MD18223: collisions of HL-LHC baseline with 1.8e11ppb and high pile-up (Sofia Kostoglou)
David Stickland: [about the request for bunch-by-bunch luminosities] … do you need this for the MD in April, or for the high-intensity test in June?
Sofia: Ideally, this would be for both periods. However, I understand your constraints, and we can look at alternative options in June.
Witold Kozanecki: for the bbb luminosity, is relative lumi good enough, or does the absolute scale matter?
Sofia Kostoglou: absolute.
Flavio Pisani: do you need the values for off-line analysis, or live?
Sofia Kostoglou: live is better. We have online analysis, so we are doing it online.
Filip Moortgat: Do you want the Roman Pots in?
Sofia Kostoglou: not really. But if you want to insert them there is no problem.
Mini lumi MD – non-factorization study with beam-beam & coupling (Joanna Wanczyk)
Chiara: Okay, then the next step for this is to have a presentation, probably, and the LLCMWG meeting to discuss if we have the follow-up MD
Joanna Wanczyk: Yes, I fully agree. The full results take a lot of time, similar to the analysis of the vdMeer scans, but we hope to have some preliminary results soon, so we can then discuss it with all the Lumi experts to see if we want to continue.
CMS (Filip Moortgat)
Interim report on fill 11614 vdM (David Stickland)
Discussion about the differences between bunches from the different Booster Rings. And question how a small bias (in CMS) in crossing angle could enhance the effect (tails) for bunches from the ‘bad’ Booster rings.
Jorg Wenninger: it is puzzling… a 5 microrad crossing angle means that at 1 meter you are at 10 micrometer difference of the beams, right? So you have a tenth of a sigma effect.
David Stickland: yeah if you are colliding on the main bunch you are ok, but if you collide with the satellite bunch you are now colliding one side of the tail with the opposite side of the tail…
Witold Kozanecki: ALICE has seen that very clearly in their PbPb vdM scans, where they really have to pay attention to contamination from satellites.

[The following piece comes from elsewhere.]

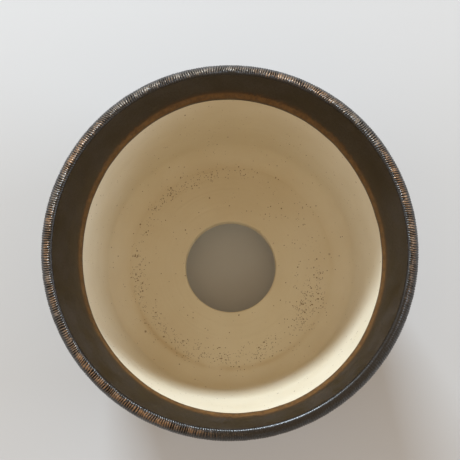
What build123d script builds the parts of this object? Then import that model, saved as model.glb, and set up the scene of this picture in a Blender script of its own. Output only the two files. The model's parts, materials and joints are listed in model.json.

Now, in their case, they can use this DDT to TDC (?) timing to get that under control.
David Stickland: [...] I think that what we're seeing is that our effect is some convolution of the fact that there are satellites, and that we have a crossing angle.
[...]
Witold Kozanecki: have you checked that the amount of additional luminosity you would get in the case of an upward-going tail is consistent with the charge fraction of the satellites?
Witold Kozanecki: and a question for Michi: would it be possible for you to remake the plot on the right? adding the BCID plus 1 or BCID -1, because it could be collisions between the main and the ghost charge in plus 1, minus 1, or even in plus 1 minus 2, etc.
Michi Hostettler: Yes, this could be done, actually, could be done even for any bucket in between, because, of course, for the LDM, we get even finer than bucket-by-bucket information. So, here I just did the one for the bucket at minus 2, but if you are also suspecting that the others might be contributing, then, of course, this could also explain a bigger asymmetry, because then they are on the much more open part of the crossing angle.
[...]
Cedric Hernalsteens: if we change the filling scheme, to something that is better in terms of ghosts? If we reduce the total number of bunches, would you just scale up the duration of each step in the scans?
David Stickland: No, we work on a per-bunch analysis anyway, and the statistical disagreement between bunches is not a dominant effect in our systematics, okay? So, if we really have to run with half the bunches, and they're good enough, we would just do that.
Martijn Mulders: so, ideally, if you wanted to ask an additional vdM scan, it would have to be this week right?
David Stickland: IF we would ask, it would have to be this week. But we have NOT asked to do one, ok?
Discussion follows about how 4 injections from 2 rings could be better than 2 injections from 4 rings. But nothing is certain, of course.
ATLAS (Eric Torrence)
ALICE (Silvia Pisano)
Discussion about the TCLIA collimators which are close to the end of their estimated lifetime. We may not need to close them for heavy ion runs, because the injected intensity is so much lower. To be confirmed.
LHCb (Flavio Pisani)
Flavio explains that the large clusters seen in the VELO at higher rates in 2026 than in 2025 look similar in shape in proton-proton as it was with lead-lead last year. But the mechanism is probably completely different. Clusters of these size can either be caused by a highly charged particle, or a very collimated shower of particles.
One mechanism believed to be maybe credible by the experts, is that you have, for example, a high-energy neutron that hits the material, and then knocks out nuclei from the material, or something like this [...] you can correlate with the crossing angle, like you can see in the Vandermeer, for example. The spots are angled differently, and they follow more or less the crossing angle.